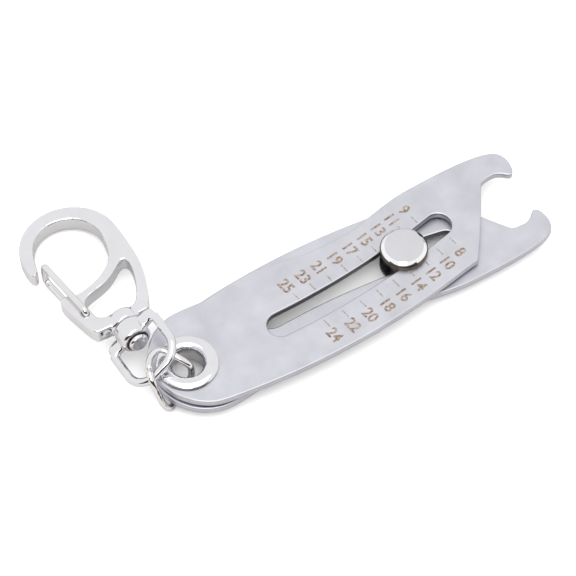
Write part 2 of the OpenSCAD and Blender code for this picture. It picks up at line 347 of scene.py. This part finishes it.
def tickMiddle(row, count):
    # the slot's centre line turns evenly with its distance from the pivot, and crosses X under the knob
    low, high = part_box("slider_knob")
    knobPlace = (low.x + high.x) / 2 / mm
    r = curveValue(row["radius"], count)
    turn = marks["slotRate"] * (r - knobPlace) + curveValue(row["offset"], count) / r
    return Vector((r * math.cos(turn), r * math.sin(turn), 0)) * mm


def makeTicks():
    mesh = bmesh.new()
    lift = Vector((0, 0, marks["face"] + (marks["tickTop"] - marks["sunk"]) / 2))
    turn = Matrix.Rotation(marks["tickTurn"], 4, "Z")
    size = Matrix.Diagonal((marks["tickLength"], marks["tickWidth"], marks["tickTop"] + marks["sunk"], 1))
    for row in (marks["odd"], marks["even"]):
        for count in range(len(row["sizes"])):
            place = Matrix.Translation(tickMiddle(row, count) + lift)
            bmesh.ops.create_cube(mesh, size=1.0, matrix=place @ turn @ size)
    obj = meshPiece("scaleTicks", mesh)
    finishPiece(obj, "upper_jaw", "plate_steel", tickGrey)


def makeNumber(size, middle):
    # a number reads away from the plate's upper edge, one digit below the other
    curve = bpy.data.curves.new(f"number{size}", "FONT")
    curve.body = str(size)
    curve.size = marks["digitHeight"] / marks["fontShare"]
    curve.align_x = "CENTER"
    curve.align_y = "CENTER"
    curve.space_character = marks["digitSpace"]
    curve.offset = marks["digitSwell"]
    curve.extrude = marks["digitDepth"]
    curve.resolution_u = marks["digitSteps"]
    obj = bpy.data.objects.new(f"number{size}", curve)
    scene.collection.objects.link(obj)
    selectOnly(obj)
    bpy.ops.object.convert(target="MESH")
    obj = bpy.context.view_layer.objects.active
    lift = Vector((0, 0, marks["face"] + marks["digitLift"]))
    place = Matrix.Translation(middle + lift) @ Matrix.Rotation(marks["digitTurn"], 4, "Z")
    obj.data.transform(place @ Matrix.Diagonal((marks["digitNarrow"], 1, 1, 1)))
    return obj


def makeNumbers():
    made = []
    for row in (marks["odd"], marks["even"]):
        aside = Vector((*row["number"], 0)) * mm
        for count, size in enumerate(row["sizes"]):
            made.append(makeNumber(size, tickMiddle(row, count) + aside))
    selectOnly(*made)
    bpy.ops.object.join()
    obj = bpy.context.view_layer.objects.active
    obj.name = "scaleNumbers"
    obj.data.materials.clear()
    finishPiece(obj, "upper_jaw", "plate_steel", digitBrown)


makeTicks()
makeNumbers()
print("scale made")


# eyelet, washer and slider

# the points are millimetres in from the rim, and then down from the top or up from the bottom
eyeletShape = {
    "sides": 96,
    "flange": [(0.45, 0.84), (0.1, 0.76), (0.02, 0.6), (0.1, 0.42), (0.3, 0.27), (0.7, 0.14), (1.3, 0.04),
               (1.8, 0), (2.3, 0.04), (2.75, 0.22), (3.1, 0.55), (3.33, 1.0), (3.42, 1.7)],
    "rolledEnd": [(3.42, 1.0), (3.2, 0.2), (2.8, 0.02), (1.5, 0.02), (1.3, 0.25), (1.5, 0.48), (2.7, 0.5)],
    "underFlange": (2.72, 0.84),
    "shade": 50,
}


def makeEyelet():
    # the flange is a domed ring that turns down into the bore, and the far end is rolled out
    low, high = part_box("pivot_eyelet")
    sides = eyeletShape["sides"]
    section = [(high.x - inward * mm, high.z - down * mm) for inward, down in eyeletShape["flange"]]
    section += [(high.x - inward * mm, low.z + up * mm) for inward, up in eyeletShape["rolledEnd"]]
    inward, down = eyeletShape["underFlange"]
    section.append((high.x - inward * mm, high.z - down * mm))
    mesh = bmesh.new()
    rings = []
    for i in range(sides):
        a = 2 * math.pi * i / sides
        rings.append([mesh.verts.new((r * math.cos(a), r * math.sin(a), z)) for r, z in section])
    closeRings(mesh, rings)
    obj = meshPiece("eyelet", mesh)
    smoothShade(obj, eyeletShape["shade"])
    finishPiece(obj, "eyelet", "bright_metal", brightChrome, "pivot_eyelet")


makeEyelet()

# a face is wall, rim or top by how far its normal points up
sliderShape = {"wall": 0.6, "rim": 0.95, "shadedReach": 1.2 * mm, "shade": 24}

plainPiece("pivot_washer", "washer", "eyelet", "plate_steel", plateSteel, sliderShape["shade"])
knob = plainPiece("slider_knob", "knob", "slider", "knob_metal", knobMetal, sliderShape["shade"])
foot = plainPiece("slider_foot", "foot", "slider", "knob_metal", knobMetal, sliderShape["shade"])


def darkenFlank(obj, upTo):
    # below its rim the slider gets a near-black metal as painted shade, and the rim a brighter metal as a
    # painted highlight
    obj.data.materials.append(paintedShadeMetal)
    obj.data.materials.append(rimHighlightMetal)
    for face in obj.data.polygons:
        if abs(face.normal.z) < sliderShape["wall"] and face.center.z < upTo:
            face.material_index = 1
        elif sliderShape["wall"] <= face.normal.z < sliderShape["rim"]:
            face.material_index = 2


darkenFlank(knob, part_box("slider_knob")[0].z + sliderShape["shadedReach"])
darkenFlank(foot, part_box("slider_foot")[1].z)
print("eyelet and slider made")


# key ring, stirrup and snap hook

# the swivel's frame: X runs along the rivet towards the hook's loop
swivel = {"corner": (-6.95, 14.75, 6.7), "yaw": 89, "pitch": 7, "axisY": -0.4}
swivelPlace = (Matrix.Translation(Vector(swivel["corner"]) * mm)
               @ Matrix.Rotation(math.radians(swivel["yaw"]), 4, "Z")
               @ Matrix.Rotation(math.radians(swivel["pitch"]), 4, "Y")
               @ Matrix.Translation((0, swivel["axisY"] * mm, 0)))


def roundOver(obj, voxel, rounds):
    # joins run together and every edge is rounded, as by casting and plating
    applyModifier(obj, "REMESH", mode="VOXEL", voxel_size=voxel, use_smooth_shade=True)
    applyModifier(obj, "SMOOTH", factor=0.5, iterations=rounds)


# in the swivel's frame: the band lies between its far and near ends, and is pushed out by wide
stirrupShape = {
    "roll": -34,
    "bandFar": -2.4 * mm,
    "bandNear": -1.35 * mm,
    "wide": 1.3 * mm,
    "voxel": 0.16 * mm,
    "rounds": 6,
}


def makeStirrup():
    # the shoulders beside the barrel are flat bands, wider than the wire of the legs
    place = swivelPlace @ Matrix.Rotation(math.radians(stirrupShape["roll"]), 4, "X")
    back = place.inverted()
    obj = copyNode("stirrup", "stirrup")
    for v in obj.data.vertices:
        p = back @ v.co
        if stirrupShape["bandFar"] < p.x < stirrupShape["bandNear"]:
            p.x -= stirrupShape["wide"]
            v.co = place @ p
    roundOver(obj, stirrupShape["voxel"], stirrupShape["rounds"])
    finishPiece(obj, "stirrup", "bright_metal", brightChrome, "stirrup")


hookShape = {"voxel": 0.17 * mm, "rounds": 45}


def makeHook():
    obj = copyNode("hook_body", "hook")
    roundOver(obj, hookShape["voxel"], hookShape["rounds"])
    finishPiece(obj, "snap_hook", "bright_metal", brightChrome, "hook_body")


wireShape = {"quadAngle": math.radians(60), "levels": 2, "ringShade": 80, "gateShade": 60}


def makeRing():
    obj = copyNode("chain_ring", "keyRing")
    angle = wireShape["quadAngle"]
    selectOnly(obj)
    bpy.ops.object.mode_set(mode="EDIT")
    bpy.ops.mesh.select_all(action="SELECT")
    bpy.ops.mesh.tris_convert_to_quads(face_threshold=angle, shape_threshold=angle)
    bpy.ops.object.mode_set(mode="OBJECT")
    applyModifier(obj, "SUBSURF", levels=wireShape["levels"])
    smoothShade(obj, wireShape["ringShade"])
    finishPiece(obj, "key_ring", "wire_metal", wireNickel, "chain_ring")


makeRing()
plainPiece("wire_gate", "gateWire", "gate", "wire_metal", wireNickel, wireShape["gateShade"])


# each section holds distances along the swivel's axis and radii, in millimetres
rivetShape = {
    "head": [(-4.72, 0), (-4.72, 2.15), (-4.82, 2.28), (-5.15, 2.28), (-5.45, 2.14), (-5.66, 1.9),
             (-5.7, 1.68), (-5.6, 1.48), (-5.56, 1.3), (-5.64, 0)],
    "shank": [(2.2, 0), (2.2, 1.38), (-4.74, 1.38), (-4.74, 0)],
    # the thin dark ring at the barrel's end is painted shade
    "shadeAnnulus": [(-4.615, 1.5), (-4.615, 2.72), (-4.66, 2.72), (-4.66, 1.5)],
    "sides": 64,
    "shankSides": 48,
    "shade": 32,
}


def turnOnSwivel(name, section, sides):
    mesh = bmesh.new()
    rings = []
    for i in range(sides):
        a = 2 * math.pi * i / sides
        points = [Vector((x, r * math.cos(a), r * math.sin(a))) * mm for x, r in section]
        rings.append([mesh.verts.new(swivelPlace @ point) for point in points])
    closeRings(mesh, rings)
    obj = meshPiece(name, mesh)
    smoothShade(obj, rivetShape["shade"])
    return obj


def makeRivet():
    parts = [turnOnSwivel("rivet", rivetShape["head"], rivetShape["sides"]),
             turnOnSwivel("shank", rivetShape["shank"], rivetShape["shankSides"])]
    selectOnly(*parts)
    bpy.ops.object.join()
    obj = bpy.context.view_layer.objects.active
    finishPiece(obj, "snap_hook", "bright_metal", brightChrome, "swivel_rivet")


def makeRecess():
    # a thin dark ring at the barrel's end round the rivet: painted shade for the dark crescents there
    obj = turnOnSwivel("rivetShadeRing", rivetShape["shadeAnnulus"], rivetShape["sides"])
    finishPiece(obj, "stirrup", "bright_metal", paintedShadeMetal)


makeRivet()
makeRecess()
makeStirrup()
makeHook()
print("ring, stirrup and hook made")


# floor, light and surroundings

def plainMaterial(name, colour, rough):
    material = bpy.data.materials.new(name)
    material.use_nodes = True
    shader = material.node_tree.nodes["Principled BSDF"]
    shader.inputs["Base Color"].default_value = (*colour, 1)
    shader.inputs["Roughness"].default_value = rough
    shader.inputs["Specular IOR Level"].default_value = 0.1
    return material


# the floor has two greys: the camera's, and the darker one that polished metal mirrors
floorShape = {"size": 6, "seen": (0.93, 0.93, 0.93), "mirrored": (0.50, 0.485, 0.475)}


def makeFloor():
    bpy.ops.mesh.primitive_plane_add(size=floorShape["size"], location=(0, 0, 0))
    floor = bpy.context.active_object
    floor.name = "floor"
    material = plainMaterial("floorWhite", floorShape["seen"], 0.9)
    floor.data.materials.append(material)
    tree = material.node_tree
    path = addNode(tree, "ShaderNodeLightPath")
    tone = addNode(tree, "ShaderNodeMix", data_type="RGBA")
    tone.inputs["A"].default_value = (*floorShape["seen"], 1)
    tone.inputs["B"].default_value = (*floorShape["mirrored"], 1)
    tree.links.new(path.outputs["Is Glossy Ray"], tone.inputs["Factor"])
    tree.links.new(tone.outputs["Result"], tree.nodes["Principled BSDF"].inputs["Base Color"])


cards = {
    "count": 5,
    "centre": 0.02,
    "away": 0.34,
    "height": 0.19,
    "width": 0.15,
    "turn": -122,
    "step": 24,
    "colour": (0.032, 0.022, 0.016),
}


def makeCards():
    # dark cards on the camera's side give the polished pieces their thin warm lines
    material = plainMaterial("cardDark", cards["colour"], 0.8)
    for i in range(cards["count"]):
        a = math.radians(cards["turn"] + cards["step"] * (i - cards["count"] // 2))
        x = cards["centre"] + cards["away"] * math.cos(a)
        y = cards["away"] * math.sin(a)
        bpy.ops.mesh.primitive_plane_add(size=1, location=(x, y, cards["height"] / 2),
                                         rotation=(math.pi / 2, 0, a + math.pi / 2))
        card = bpy.context.active_object
        card.name = f"card{i}"
        card.scale = (cards["width"], cards["height"], 1)
        card.data.materials.append(material)
        card.visible_camera = False
        card.visible_shadow = False
        card.visible_diffuse = False


# what lights the matt surfaces, and what the camera and the polished metal see
skyStrength = {"light": 1.7, "seen": 1.0}


def makeLight():
    world = bpy.data.worlds.new("studio")
    scene.world = world
    world.use_nodes = True
    tree = world.node_tree
    sky = tree.nodes["Background"]
    sky.inputs["Color"].default_value = (1, 1, 1, 1)
    sky.inputs["Strength"].default_value = skyStrength["light"]
    white = addNode(tree, "ShaderNodeBackground")
    white.inputs["Color"].default_value = (1, 1, 1, 1)
    white.inputs["Strength"].default_value = skyStrength["seen"]
    path = addNode(tree, "ShaderNodeLightPath")
    seen = addNode(tree, "ShaderNodeMath", operation="MAXIMUM")
    tree.links.new(path.outputs["Is Camera Ray"], seen.inputs[0])
    tree.links.new(path.outputs["Is Glossy Ray"], seen.inputs[1])
    mix = addNode(tree, "ShaderNodeMixShader")
    tree.links.new(seen.outputs["Value"], mix.inputs["Fac"])
    tree.links.new(sky.outputs["Background"], mix.inputs[1])
    tree.links.new(white.outputs["Background"], mix.inputs[2])
    tree.links.new(mix.outputs["Shader"], tree.nodes["World Output"].inputs["Surface"])


lampAim = Vector((0.03, 0, 0))
lamps = {
    "topSoftbox": {"place": (-0.02, -0.12, 1.1), "size": (0.9, 0.9), "energy": 3.5},
    "edgeStrip": {"place": (-0.40, -0.62, 0.62), "size": (0.5, 0.2), "energy": 1.0},
}


def makeLamp(name, setting):
    lamp = bpy.data.lights.new(name, "AREA")
    lamp.shape = "RECTANGLE"
    lamp.size, lamp.size_y = setting["size"]
    lamp.energy = setting["energy"]
    obj = bpy.data.objects.new(name, lamp)
    scene.collection.objects.link(obj)
    obj.location = setting["place"]
    obj.rotation_euler = (lampAim - obj.location).to_track_quat("-Z", "Y").to_euler()


makeFloor()
makeCards()
makeLight()
for name, setting in lamps.items():
    makeLamp(name, setting)
print("studio made")


# camera

# it stands where the photograph was taken from, and looks at the middle of its frame
view = {"target": (29.16, 5.19, 6.2), "away": (-257.9, -416.8, 754.8), "lens": 253.2, "sensor": 36, "far": 20}


def makeCamera():
    target = Vector(view["target"]) * mm
    data = bpy.data.cameras.new("camera")
    data.sensor_width = view["sensor"]
    data.lens = view["lens"]
    data.clip_end = view["far"]
    obj = bpy.data.objects.new("camera", data)
    scene.collection.objects.link(obj)
    obj.location = target + Vector(view["away"]) * mm
    obj.rotation_euler = (target - obj.location).to_track_quat("-Z", "Y").to_euler()
    scene.camera = obj


makeCamera()
scene.view_settings.view_transform = "Standard"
* * * *
## EXERCISE INSTRUCTIONS
Quote exactly the opening line of the material above and every line after it, up to and including the line that contains "return Vector((r *".

## OUTPUT OF THE EXERCISE
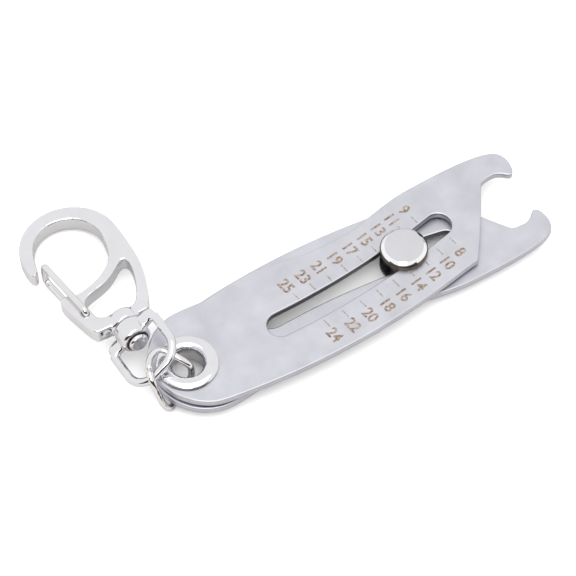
Write part 2 of the OpenSCAD and Blender code for this picture. It picks up at line 347 of scene.py. This part finishes it.
def tickMiddle(row, count):
    # the slot's centre line turns evenly with its distance from the pivot, and crosses X under the knob
    low, high = part_box("slider_knob")
    knobPlace = (low.x + high.x) / 2 / mm
    r = curveValue(row["radius"], count)
    turn = marks["slotRate"] * (r - knobPlace) + curveValue(row["offset"], count) / r
    return Vector((r * math.cos(turn), r * math.sin(turn), 0)) * mm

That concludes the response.